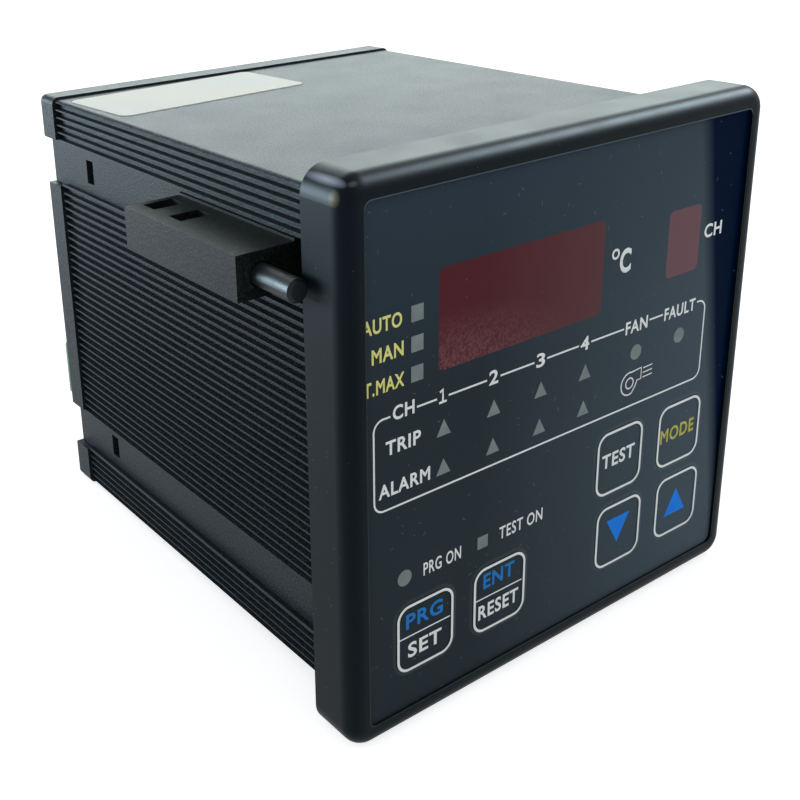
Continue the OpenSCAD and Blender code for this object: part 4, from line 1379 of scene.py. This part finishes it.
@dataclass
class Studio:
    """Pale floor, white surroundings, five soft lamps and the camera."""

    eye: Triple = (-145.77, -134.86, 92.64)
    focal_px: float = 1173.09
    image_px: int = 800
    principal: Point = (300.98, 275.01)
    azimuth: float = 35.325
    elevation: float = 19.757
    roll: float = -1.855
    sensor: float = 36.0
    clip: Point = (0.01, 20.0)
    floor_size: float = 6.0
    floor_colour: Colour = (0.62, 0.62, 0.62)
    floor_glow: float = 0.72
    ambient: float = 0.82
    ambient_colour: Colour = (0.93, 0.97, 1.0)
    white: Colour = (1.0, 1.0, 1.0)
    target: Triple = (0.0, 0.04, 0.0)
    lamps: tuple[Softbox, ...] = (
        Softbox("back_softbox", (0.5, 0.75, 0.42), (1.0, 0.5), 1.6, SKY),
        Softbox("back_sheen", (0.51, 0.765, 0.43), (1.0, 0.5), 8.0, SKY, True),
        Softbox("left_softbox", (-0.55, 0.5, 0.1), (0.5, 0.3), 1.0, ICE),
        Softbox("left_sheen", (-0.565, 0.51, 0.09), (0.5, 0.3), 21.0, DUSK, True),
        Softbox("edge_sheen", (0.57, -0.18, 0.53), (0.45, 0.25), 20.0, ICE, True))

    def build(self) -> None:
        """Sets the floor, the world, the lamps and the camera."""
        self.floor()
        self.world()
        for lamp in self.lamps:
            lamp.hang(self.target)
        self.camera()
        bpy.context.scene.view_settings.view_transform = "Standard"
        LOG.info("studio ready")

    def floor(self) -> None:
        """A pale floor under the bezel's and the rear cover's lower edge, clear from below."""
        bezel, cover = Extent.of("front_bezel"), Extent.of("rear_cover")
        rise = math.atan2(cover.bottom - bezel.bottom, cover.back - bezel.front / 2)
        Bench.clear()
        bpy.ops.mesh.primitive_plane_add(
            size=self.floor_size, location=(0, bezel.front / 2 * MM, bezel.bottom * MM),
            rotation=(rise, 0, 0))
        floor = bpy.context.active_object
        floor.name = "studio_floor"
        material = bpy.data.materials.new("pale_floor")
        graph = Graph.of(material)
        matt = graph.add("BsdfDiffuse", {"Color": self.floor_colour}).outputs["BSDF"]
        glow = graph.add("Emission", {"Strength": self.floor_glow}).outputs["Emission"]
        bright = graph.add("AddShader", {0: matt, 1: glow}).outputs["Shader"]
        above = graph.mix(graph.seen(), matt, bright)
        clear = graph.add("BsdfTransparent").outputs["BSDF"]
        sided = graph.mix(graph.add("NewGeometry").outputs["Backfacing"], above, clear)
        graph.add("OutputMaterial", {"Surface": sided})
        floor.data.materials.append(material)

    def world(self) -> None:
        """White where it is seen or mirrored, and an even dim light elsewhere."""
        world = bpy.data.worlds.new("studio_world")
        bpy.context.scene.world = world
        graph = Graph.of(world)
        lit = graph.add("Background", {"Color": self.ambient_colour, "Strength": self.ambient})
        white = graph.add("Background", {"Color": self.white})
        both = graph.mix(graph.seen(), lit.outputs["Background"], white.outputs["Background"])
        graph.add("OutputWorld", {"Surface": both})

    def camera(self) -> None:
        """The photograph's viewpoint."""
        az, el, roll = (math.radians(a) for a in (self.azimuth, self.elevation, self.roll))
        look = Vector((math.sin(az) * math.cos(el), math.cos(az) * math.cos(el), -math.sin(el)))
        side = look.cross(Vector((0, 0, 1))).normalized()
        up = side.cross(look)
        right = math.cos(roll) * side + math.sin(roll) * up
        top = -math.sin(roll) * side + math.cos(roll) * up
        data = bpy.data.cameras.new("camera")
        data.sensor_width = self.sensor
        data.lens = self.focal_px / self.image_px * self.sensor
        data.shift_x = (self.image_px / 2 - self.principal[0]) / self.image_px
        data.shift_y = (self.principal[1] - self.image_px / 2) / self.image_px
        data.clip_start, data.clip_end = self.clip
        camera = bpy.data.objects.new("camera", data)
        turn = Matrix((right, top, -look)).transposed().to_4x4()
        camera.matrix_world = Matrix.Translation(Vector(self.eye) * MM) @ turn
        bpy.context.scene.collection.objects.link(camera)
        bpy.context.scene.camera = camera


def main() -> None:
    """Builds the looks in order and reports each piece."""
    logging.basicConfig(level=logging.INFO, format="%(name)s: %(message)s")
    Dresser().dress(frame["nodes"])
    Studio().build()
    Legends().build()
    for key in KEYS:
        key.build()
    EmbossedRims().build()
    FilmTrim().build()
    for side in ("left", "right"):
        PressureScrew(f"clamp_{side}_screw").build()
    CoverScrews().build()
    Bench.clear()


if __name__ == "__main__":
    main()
_____
● What the task asks: Write the data from above out again, exactly.

● Reply to the exercise:
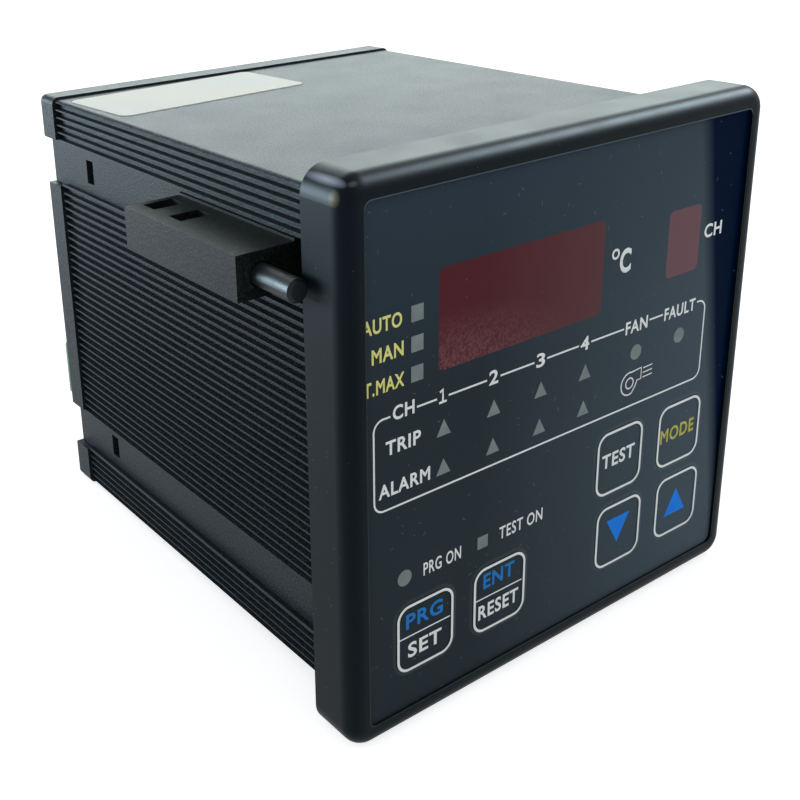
Continue the OpenSCAD and Blender code for this object: part 4, from line 1379 of scene.py. This part finishes it.
@dataclass
class Studio:
    """Pale floor, white surroundings, five soft lamps and the camera."""

    eye: Triple = (-145.77, -134.86, 92.64)
    focal_px: float = 1173.09
    image_px: int = 800
    principal: Point = (300.98, 275.01)
    azimuth: float = 35.325
    elevation: float = 19.757
    roll: float = -1.855
    sensor: float = 36.0
    clip: Point = (0.01, 20.0)
    floor_size: float = 6.0
    floor_colour: Colour = (0.62, 0.62, 0.62)
    floor_glow: float = 0.72
    ambient: float = 0.82
    ambient_colour: Colour = (0.93, 0.97, 1.0)
    white: Colour = (1.0, 1.0, 1.0)
    target: Triple = (0.0, 0.04, 0.0)
    lamps: tuple[Softbox, ...] = (
        Softbox("back_softbox", (0.5, 0.75, 0.42), (1.0, 0.5), 1.6, SKY),
        Softbox("back_sheen", (0.51, 0.765, 0.43), (1.0, 0.5), 8.0, SKY, True),
        Softbox("left_softbox", (-0.55, 0.5, 0.1), (0.5, 0.3), 1.0, ICE),
        Softbox("left_sheen", (-0.565, 0.51, 0.09), (0.5, 0.3), 21.0, DUSK, True),
        Softbox("edge_sheen", (0.57, -0.18, 0.53), (0.45, 0.25), 20.0, ICE, True))

    def build(self) -> None:
        """Sets the floor, the world, the lamps and the camera."""
        self.floor()
        self.world()
        for lamp in self.lamps:
            lamp.hang(self.target)
        self.camera()
        bpy.context.scene.view_settings.view_transform = "Standard"
        LOG.info("studio ready")

    def floor(self) -> None:
        """A pale floor under the bezel's and the rear cover's lower edge, clear from below."""
        bezel, cover = Extent.of("front_bezel"), Extent.of("rear_cover")
        rise = math.atan2(cover.bottom - bezel.bottom, cover.back - bezel.front / 2)
        Bench.clear()
        bpy.ops.mesh.primitive_plane_add(
            size=self.floor_size, location=(0, bezel.front / 2 * MM, bezel.bottom * MM),
            rotation=(rise, 0, 0))
        floor = bpy.context.active_object
        floor.name = "studio_floor"
        material = bpy.data.materials.new("pale_floor")
        graph = Graph.of(material)
        matt = graph.add("BsdfDiffuse", {"Color": self.floor_colour}).outputs["BSDF"]
        glow = graph.add("Emission", {"Strength": self.floor_glow}).outputs["Emission"]
        bright = graph.add("AddShader", {0: matt, 1: glow}).outputs["Shader"]
        above = graph.mix(graph.seen(), matt, bright)
        clear = graph.add("BsdfTransparent").outputs["BSDF"]
        sided = graph.mix(graph.add("NewGeometry").outputs["Backfacing"], above, clear)
        graph.add("OutputMaterial", {"Surface": sided})
        floor.data.materials.append(material)

    def world(self) -> None:
        """White where it is seen or mirrored, and an even dim light elsewhere."""
        world = bpy.data.worlds.new("studio_world")
        bpy.context.scene.world = world
        graph = Graph.of(world)
        lit = graph.add("Background", {"Color": self.ambient_colour, "Strength": self.ambient})
        white = graph.add("Background", {"Color": self.white})
        both = graph.mix(graph.seen(), lit.outputs["Background"], white.outputs["Background"])
        graph.add("OutputWorld", {"Surface": both})

    def camera(self) -> None:
        """The photograph's viewpoint."""
        az, el, roll = (math.radians(a) for a in (self.azimuth, self.elevation, self.roll))
        look = Vector((math.sin(az) * math.cos(el), math.cos(az) * math.cos(el), -math.sin(el)))
        side = look.cross(Vector((0, 0, 1))).normalized()
        up = side.cross(look)
        right = math.cos(roll) * side + math.sin(roll) * up
        top = -math.sin(roll) * side + math.cos(roll) * up
        data = bpy.data.cameras.new("camera")
        data.sensor_width = self.sensor
        data.lens = self.focal_px / self.image_px * self.sensor
        data.shift_x = (self.image_px / 2 - self.principal[0]) / self.image_px
        data.shift_y = (self.principal[1] - self.image_px / 2) / self.image_px
        data.clip_start, data.clip_end = self.clip
        camera = bpy.data.objects.new("camera", data)
        turn = Matrix((right, top, -look)).transposed().to_4x4()
        camera.matrix_world = Matrix.Translation(Vector(self.eye) * MM) @ turn
        bpy.context.scene.collection.objects.link(camera)
        bpy.context.scene.camera = camera


def main() -> None:
    """Builds the looks in order and reports each piece."""
    logging.basicConfig(level=logging.INFO, format="%(name)s: %(message)s")
    Dresser().dress(frame["nodes"])
    Studio().build()
    Legends().build()
    for key in KEYS:
        key.build()
    EmbossedRims().build()
    FilmTrim().build()
    for side in ("left", "right"):
        PressureScrew(f"clamp_{side}_screw").build()
    CoverScrews().build()
    Bench.clear()


if __name__ == "__main__":
    main()